The Garnaut Scenarios are based on the assumption that an emissions trading scheme covering all emissions sources commences in 2013 which allows full international trade in permits. The Garnaut Scenarios also assume unified international action from 2013. On that basis, there is no shielding of emission-intensive trade-exposed (EITE) sectors because emissions trading is assumed to commence in all countries at that time. The Garnaut Scenarios do not include any other mitigation policies (such as a renewable energy target (RET)) as these are assumed to have ceased with the commencement of the trading scheme.
In contrast, the CPRS Scenarios are broadly based on the Carbon Pollution Reduction Scheme Green Paper, which assumes:
- an unlimited banking of permits;
- that agriculture is not covered by the CPRS until 2015;
- a shielding of EITE through the allocation of free permits until 2020;
- fuel excise changes to offset the impact of the CPRS on transport fuels; and
- contained international trading of permits until 2020.
The CPRS Scenarios also take place against the background of a multi-staged international approach to an emissions trading scheme in which developed countries set targets and participate in international emissions trading from 2010. Developing countries gradually join the scheme with full international coverage from 2025. These scenarios also assume a RET of 45,000 GWh per year by 2020.

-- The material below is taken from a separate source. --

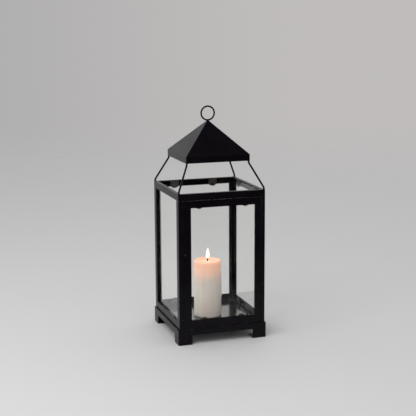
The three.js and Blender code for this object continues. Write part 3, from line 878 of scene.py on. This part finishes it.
def candle_shape(full_radius, height):
    """How the wax departs from a plain cylinder: hand-poured waves, drips and a worn foot."""

    def shape(angle, radius, z):
        around = Vector((math.cos(angle), math.sin(angle), 0))
        side = smoothstep(0.80, 0.99, radius / full_radius)
        broad = noise.noise(around * 0.9 + Vector((0, 0, z / height * 1.6 + 3)))
        fine = noise.noise(around * 5.0 + Vector((0, 0, z / height * 16 + 9)))
        push = WAX_WAVE * broad + WAX_RIPPLE * fine - WAX_WAVE
        push += drip_push(angle, z, full_radius, height)
        foot = bump_shape(z, FOOT_WORN_HEIGHT)
        push += foot * FOOT_WEAR * (noise.noise(around * 4 + Vector((7, 0, 0))) - 0.4)
        rim = smoothstep(height - 2.5 * POOL_DEPTH, height, z) * side
        lift = rim * RIM_SAG * (noise.noise(around * 1.5 + Vector((1, 4, 0))) - 0.25)
        return radius + push * side, z + lift

    return shape


def make_candle(wax):
    low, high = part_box("candle")
    centre = Vector(((low.x + high.x) / 2, (low.y + high.y) / 2, low.z))
    radius = (high.x - low.x) / 2
    height = high.z - low.z
    candle = make_lathe("candle_wax", candle_profile(radius, height), CANDLE_SEGMENTS, centre,
                        candle_shape(radius, height))
    set_material(candle, wax)
    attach(candle, "candle")
    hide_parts("candle")


def wick_places():
    """The foot and the tip of the wick."""
    low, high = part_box("wick")
    middle = (low.y + high.y) / 2
    foot = Vector((low.x + WICK_RADIUS, middle, low.z))
    tip = Vector((high.x - WICK_RADIUS, middle, high.z))
    return foot, tip


def make_wick(char):
    """The bent wick, swollen with soot below its middle and thin at its tip."""
    foot, tip = wick_places()
    bend = Vector((foot.x, foot.y, (foot.z + tip.z) / 2))
    points, radii = [], []
    for i in range(WICK_STEPS + 1):
        t = i / WICK_STEPS
        points.append(bend_point(foot, bend, tip, t))
        plain = WICK_RADIUS * (1 - WICK_TAPER * t ** 4) - WICK_SHRUNK
        wear = WICK_WEAR * noise.noise(Vector((t * 9, 0, 2)))
        radii.append(plain + wear + SOOT_SWELL * bump_shape(t - SOOT_PLACE, SOOT_LENGTH))
    wick = make_tube("wick_braid", points, radii, WICK_SIDES)
    set_material(wick, char)
    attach(wick, "candle")
    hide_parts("wick")


# ------------------------------------------------------------------ flame


def flame_width(t):
    """The flame's half width, as a share of its widest, at a share t of its height."""
    if t < FLAME_WIDEST:
        return math.sin(math.pi / 2 * t / FLAME_WIDEST) ** FLAME_BELLY
    up = (t - FLAME_WIDEST) / (1 - FLAME_WIDEST)
    shoulder, point = FLAME_TAPER
    return (1 - up ** shoulder) ** point


def make_flame(name, radius, foot, height, look):
    """A drop of flame that leans a little towards its tip."""
    shares = [i / FLAME_ROWS for i in range(FLAME_ROWS + 1)]
    profile = [(flame_width(t) * radius, t * height) for t in shares]
    flame = make_lathe(name, profile, FLAME_SIDES, foot)
    for vertex in flame.data.vertices:
        t = (vertex.co.z - foot.z) / height
        vertex.co.x += FLAME_LEAN * math.sin(t * FLAME_LEAN_TURN) * t
    set_material(flame, look)
    flame.visible_shadow = False
    flame.visible_diffuse = False
    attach(flame, "candle")
    return flame


def make_flame_light(place, holder):
    """The light that the flame gives. Its own round shape isn't seen, and it moves with holder."""
    data = bpy.data.lights.new("flame_light", "POINT")
    data.energy = FLAME_LIGHT_POWER
    data.color = FLAME_LIGHT_COLOR
    data.shadow_soft_size = FLAME_RADIUS
    light = link(bpy.data.objects.new("flame_light", data))
    light.location = place
    light.visible_camera = False
    light.visible_transmission = False
    bpy.context.view_layer.update()
    stay = light.matrix_world.copy()
    light.parent = holder
    light.matrix_world = stay


def make_flames():
    foot, tip = wick_places()
    base = Vector(((foot.x + tip.x) / 2 - FLAME_SHIFT, foot.y, tip.z - FLAME_FOOT))
    top = base.z + FLAME_HEIGHT
    mantle = flame_material("flame_mantle", base.z, top, *MANTLE)
    core = flame_material("flame_core", base.z + 2 * MM, top - 4 * MM, *CORE)
    outer = make_flame("flame_outer", FLAME_RADIUS, base, FLAME_HEIGHT, mantle)
    core_foot = base + Vector((0, 0, CORE_LIFT))
    make_flame("flame_inner", FLAME_RADIUS * CORE_WIDTH, core_foot, FLAME_HEIGHT * CORE_HEIGHT, core)
    make_flame_light(base + Vector((0, 0, FLAME_HEIGHT * FLAME_LIGHT_HEIGHT)), outer)


# ------------------------------------------------------------------ the whole scene


def make_materials():
    """The main finish of each slot, and the one its rounded edges take."""
    low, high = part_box("candle")
    wick_low, wick_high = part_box("wick")
    coat_edge = coat_material("black_coat_edge", BLACK_RUBBED, EDGE_ROUGHNESS)
    clip_edge = steel_material("clip_steel_rubbed", *CLIP_STEEL_RUBBED)
    return {
        "black_coat": (coat_material("black_coat_satin", BLACK, COAT_ROUGHNESS), coat_edge),
        "gloss_coat": (gloss_material("gloss_coat_enamel"), coat_edge),
        "glass": (glass_material("glass_clear"), None),
        "clip_steel": (steel_material("clip_steel_coated", *CLIP_STEEL), clip_edge),
        "pin_steel": (steel_material("pin_steel_drawn", *PIN_STEEL), None),
        "wax": (wax_material("wax_ivory", low.z, high.z, wick_places()[0]), None),
        "wick": (wick_material("wick_char", wick_low.z, wick_high.z), None),
    }


bpy.context.scene.view_settings.view_transform = "Standard"
make_camera()
make_world()
make_floor()
make_key()

MATERIALS = make_materials()
finish_cad_nodes(MATERIALS)
for corner, signs in {"back_right": (1, 1), "back_left": (-1, 1),
                      "front_left": (-1, -1), "front_right": (1, -1)}.items():
    make_rod(corner, *signs, MATERIALS["black_coat"][0])
make_ring(MATERIALS["black_coat"][0])
make_candle(MATERIALS["wax"][0])
make_wick(MATERIALS["wick"][0])
make_flames()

The Garnaut and the CPRS Scenarios (together referred to in this paper as the Alternative Scenarios) are further divided in the following ways:
- Garnaut -10 – assumes that Australia's emission reduction targets are 10% below 2000 levels by 2020 and 80% below by 2050 for stabilisation at 550 ppm;
- Garnaut -25 – assumes that Australia's emission reduction targets are 25% below 2000 levels by 2020 and 90% below by 2050 for stabilisation at 450 ppm;
- CPRS -5 – assumes that Australia's emission reduction targets are 5% below 2000 levels by 2020 and 60% below by 2050 for stabilisation at 550 ppm; and
- CPRS -15 - assumes that Australia's emission reduction targets are 15% below 2000 levels by 2020 and 60% below by 2050 for stabilisation at 510 ppm.

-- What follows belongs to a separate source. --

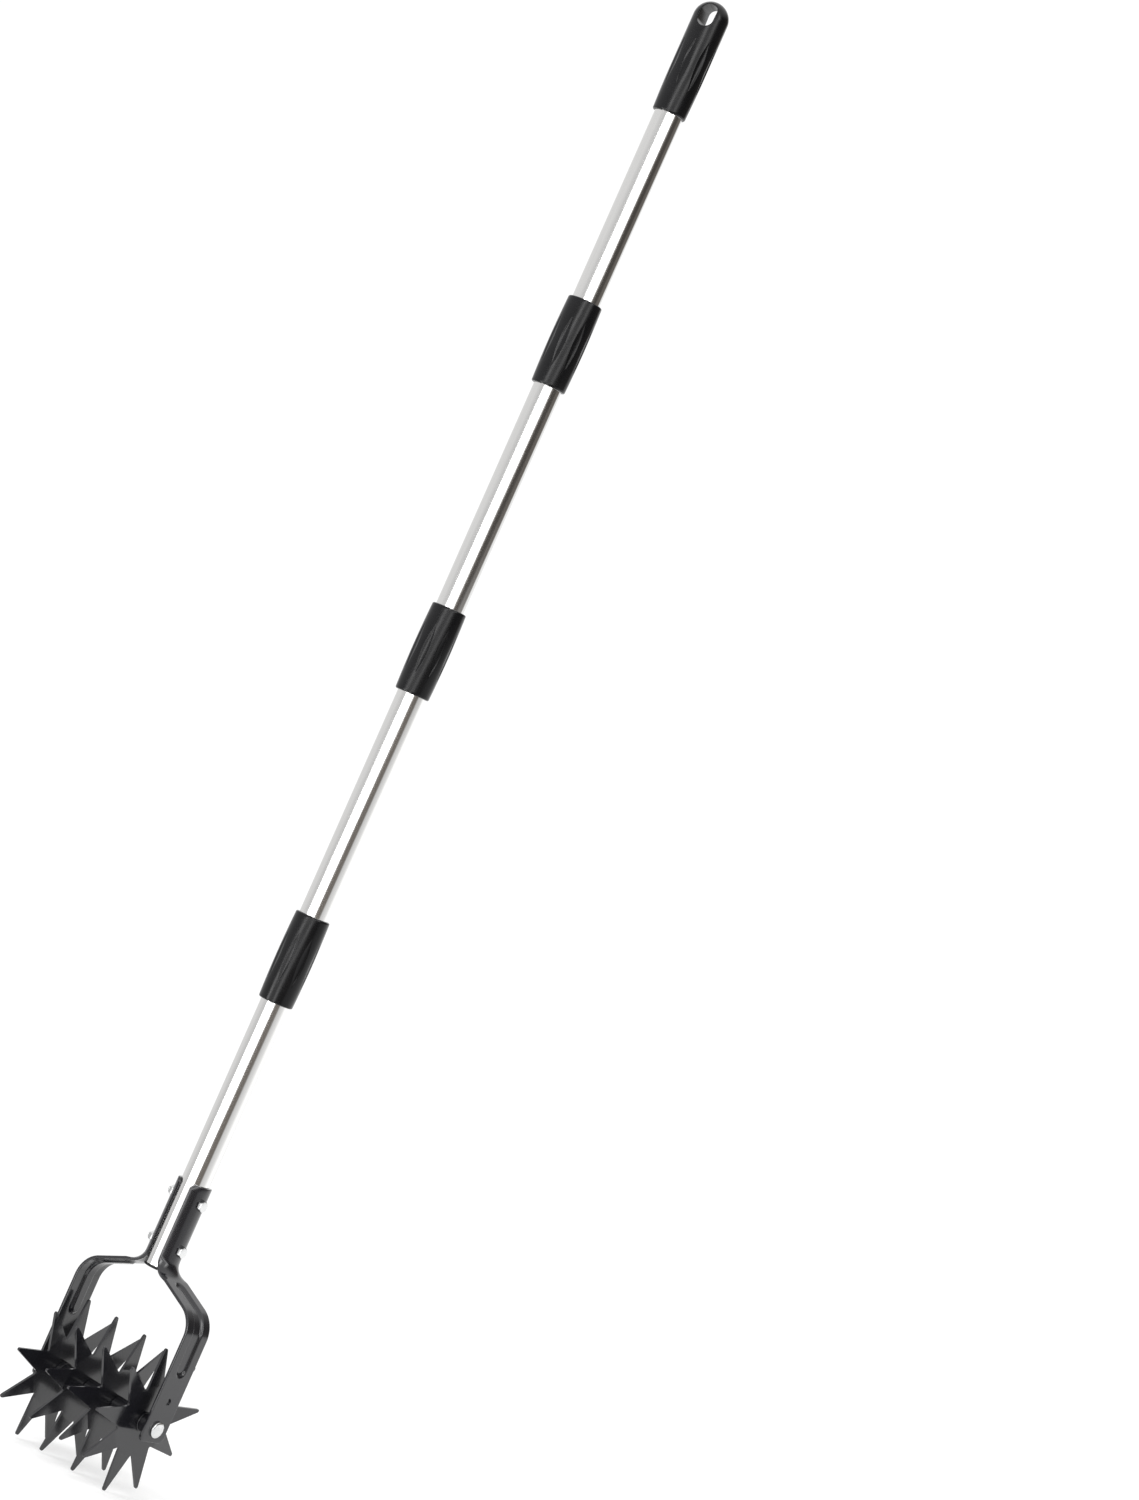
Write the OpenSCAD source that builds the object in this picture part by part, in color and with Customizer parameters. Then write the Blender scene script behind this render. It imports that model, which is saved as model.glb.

To put these figures in context, the concentration of greenhouse gases in the atmosphere was approximately 280 ppm before the Industrial Revolution and currently sits at 430 ppm. Without mitigation policies, these levels are expected to rise to 1,560 ppm by 2100.
General economic impacts
In summary, the Report finds that there are advantages to Australia taking early mitigation action, in particular, in lower long-term costs, if emissions pricing expands gradually across the world. The Report concludes that delaying mitigation action will increase climate change risks, lock in more emission-intensive industry and infrastructure and defer cost reductions in low emissions technologies. Therefore, when carbon constraints are eventually introduced, economies that delay taking action face greater costs, because greater emission reductions are required in a shorter time to achieve the same environmental outcome and global investment is redirected to early movers.

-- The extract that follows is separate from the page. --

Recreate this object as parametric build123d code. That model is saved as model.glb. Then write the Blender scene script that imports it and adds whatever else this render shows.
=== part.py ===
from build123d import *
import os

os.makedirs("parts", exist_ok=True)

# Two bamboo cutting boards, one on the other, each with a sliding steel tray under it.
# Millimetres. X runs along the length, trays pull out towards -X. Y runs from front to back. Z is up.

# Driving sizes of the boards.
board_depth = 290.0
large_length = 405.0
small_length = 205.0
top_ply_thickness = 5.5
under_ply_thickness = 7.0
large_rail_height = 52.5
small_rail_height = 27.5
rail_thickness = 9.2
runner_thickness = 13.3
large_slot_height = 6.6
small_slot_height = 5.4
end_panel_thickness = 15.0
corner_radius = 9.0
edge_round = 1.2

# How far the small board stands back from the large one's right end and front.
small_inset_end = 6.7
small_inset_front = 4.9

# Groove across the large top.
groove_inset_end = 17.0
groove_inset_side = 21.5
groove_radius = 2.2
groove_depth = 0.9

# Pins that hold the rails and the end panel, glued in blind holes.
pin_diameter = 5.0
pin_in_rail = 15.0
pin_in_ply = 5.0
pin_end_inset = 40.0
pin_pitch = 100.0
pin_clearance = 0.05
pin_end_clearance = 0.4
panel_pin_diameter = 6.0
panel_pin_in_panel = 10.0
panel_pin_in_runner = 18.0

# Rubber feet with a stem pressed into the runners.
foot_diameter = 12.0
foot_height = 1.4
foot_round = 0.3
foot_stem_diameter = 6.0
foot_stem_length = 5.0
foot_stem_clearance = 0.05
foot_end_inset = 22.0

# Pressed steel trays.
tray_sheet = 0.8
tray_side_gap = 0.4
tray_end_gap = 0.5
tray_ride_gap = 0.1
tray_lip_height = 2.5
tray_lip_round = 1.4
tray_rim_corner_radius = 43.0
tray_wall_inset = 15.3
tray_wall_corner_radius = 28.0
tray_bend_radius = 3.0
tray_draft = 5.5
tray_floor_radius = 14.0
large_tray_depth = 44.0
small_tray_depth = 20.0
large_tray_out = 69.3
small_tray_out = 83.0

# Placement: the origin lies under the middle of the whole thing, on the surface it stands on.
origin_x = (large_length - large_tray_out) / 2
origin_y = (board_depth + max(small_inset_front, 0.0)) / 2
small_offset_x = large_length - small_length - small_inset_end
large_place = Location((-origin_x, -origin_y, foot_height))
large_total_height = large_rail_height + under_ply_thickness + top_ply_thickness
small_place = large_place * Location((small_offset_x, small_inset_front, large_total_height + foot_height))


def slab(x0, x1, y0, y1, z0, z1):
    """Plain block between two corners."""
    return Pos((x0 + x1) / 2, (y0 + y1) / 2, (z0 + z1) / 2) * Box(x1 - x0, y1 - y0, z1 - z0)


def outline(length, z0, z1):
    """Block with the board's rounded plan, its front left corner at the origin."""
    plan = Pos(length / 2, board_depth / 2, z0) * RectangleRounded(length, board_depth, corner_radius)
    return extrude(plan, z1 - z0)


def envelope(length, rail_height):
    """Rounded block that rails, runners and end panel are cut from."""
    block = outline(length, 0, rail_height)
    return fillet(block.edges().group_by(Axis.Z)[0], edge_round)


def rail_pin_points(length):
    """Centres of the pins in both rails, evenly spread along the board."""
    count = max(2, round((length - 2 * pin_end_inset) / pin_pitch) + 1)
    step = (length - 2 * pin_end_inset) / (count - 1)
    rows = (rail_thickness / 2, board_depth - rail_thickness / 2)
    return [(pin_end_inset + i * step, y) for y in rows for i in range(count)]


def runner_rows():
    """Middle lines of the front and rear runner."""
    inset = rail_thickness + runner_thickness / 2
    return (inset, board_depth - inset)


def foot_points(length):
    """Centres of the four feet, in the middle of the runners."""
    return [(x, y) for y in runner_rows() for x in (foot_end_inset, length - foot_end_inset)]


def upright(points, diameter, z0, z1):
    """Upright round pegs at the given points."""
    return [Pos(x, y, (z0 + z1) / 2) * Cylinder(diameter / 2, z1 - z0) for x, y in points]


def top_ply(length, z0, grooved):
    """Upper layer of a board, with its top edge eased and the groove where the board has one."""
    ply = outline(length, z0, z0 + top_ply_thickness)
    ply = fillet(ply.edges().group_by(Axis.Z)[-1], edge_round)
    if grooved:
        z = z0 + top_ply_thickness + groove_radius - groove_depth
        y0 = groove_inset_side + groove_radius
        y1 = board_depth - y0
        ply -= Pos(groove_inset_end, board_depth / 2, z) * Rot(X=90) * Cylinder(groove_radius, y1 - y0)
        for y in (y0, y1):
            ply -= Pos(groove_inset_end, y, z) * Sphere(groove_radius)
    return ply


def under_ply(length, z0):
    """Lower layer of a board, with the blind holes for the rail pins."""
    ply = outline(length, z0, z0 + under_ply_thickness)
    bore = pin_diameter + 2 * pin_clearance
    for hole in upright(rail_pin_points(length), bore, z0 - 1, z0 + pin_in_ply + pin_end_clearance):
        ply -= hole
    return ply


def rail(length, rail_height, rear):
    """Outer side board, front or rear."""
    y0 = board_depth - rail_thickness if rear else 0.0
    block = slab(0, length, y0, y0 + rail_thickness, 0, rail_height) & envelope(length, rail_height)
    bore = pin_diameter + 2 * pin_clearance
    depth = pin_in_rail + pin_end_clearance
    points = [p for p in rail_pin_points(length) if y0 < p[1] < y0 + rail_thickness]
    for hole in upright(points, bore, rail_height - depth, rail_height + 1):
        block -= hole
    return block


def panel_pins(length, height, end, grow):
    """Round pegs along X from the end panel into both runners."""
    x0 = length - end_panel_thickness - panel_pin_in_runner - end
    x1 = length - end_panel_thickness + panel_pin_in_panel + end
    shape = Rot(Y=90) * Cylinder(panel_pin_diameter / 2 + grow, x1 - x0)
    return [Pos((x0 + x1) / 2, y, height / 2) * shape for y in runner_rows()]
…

In particular, the modelling found that:
- From 2010 to 2050, real GNP per capita grows at an average annual rate of 1.1% in the Alternative Scenarios, compared to 1.2% in the Reference Scenario;
- By 2020, real GNP per capita is around 9% above current levels, compared to 11% in the Reference Scenario;
- By 2020, real GNP per capita is around 55-57% above current levels, compared to 66% in the Reference Scenario;
- Emissions pricing produces a one-off rise in the consumer price index (CPI) of 1-1.5% for emission prices in the CPRS Scenarios, with minimal implications for ongoing inflation;
- Stabilisation at 550 ppm requires an initial starting price of A$23/tCO2-e;
- The starting price is 40% higher for a stabilisation at 510ppm and 110% higher for a stabilisation at 450ppm.
According to the Report, pricing emissions drives a structural shift in the economy from emission-intensive goods, technologies and processes toward low-emission ones. As a result, growth will slow for such sectors as coal, gas, iron and steel and livestock, while low and negative-emission sectors such as forestry and renewable energy accelerates.
The modelling assumes that carbon capture and storage is a viable technology and, on that basis, Australia's coal output grows relative to current levels. However, if this technology is not viable, the Report concedes that coal output will fall from current levels.
The CPRS Scenarios explore the risk of carbon leakage and cost of shielding of EITEs because of the assumption that carbon constraints will occur in Australia earlier than in other regions. The Report concludes that, even where the shielding proposed under the CPRS is removed, emissions and output from EITEs in non-participating regions do not increase. This seems to suggest that emission prices in these scenarios are not high enough to induce significant industry relocation. The Report states that noticeable impacts only occur at much higher emission prices – roughly double the price of the CPRS -5 Scenario.
All Alternative Scenarios may lead to the early retirement of some conventional fossil fuel (coal-fired) plants and stimulate the construction of substantial new generating capacity. By 2050, renewable energy sources account for at least 40% of electricity generation across all scenarios, compared to just 5% in the Reference Scenario.
The Report finds that emission pricing will have the greatest impact on emission-intensive goods, such as electricity, gas and other household fuels with an increase in electricity prices of 17-24% and in gas prices of 11-15%. The Report confirms the Government's previous commitment to assist households adjust to the CPRS by increasing benefit payments and other assistance to low- and middle-income households through the tax and payment system and to offset the impact on emission-intensive petroleum fuel products through cuts in fuel taxes.
In summary, the Report concludes that early mitigation could ensure economic development supports prospects for long-term growth and allows individuals and businesses to plan their adjustment pathways and better manage changes in skills acquisition and capital stocks.
In related news, Climate Change Minister, Penny Wong, has announced that the Rudd Government's CPRS White Paper will be released on 15 December 2008 together with the Government's medium term emissions target range. However, the much anticipated exposure draft of the legislation will now not be released until early 2009.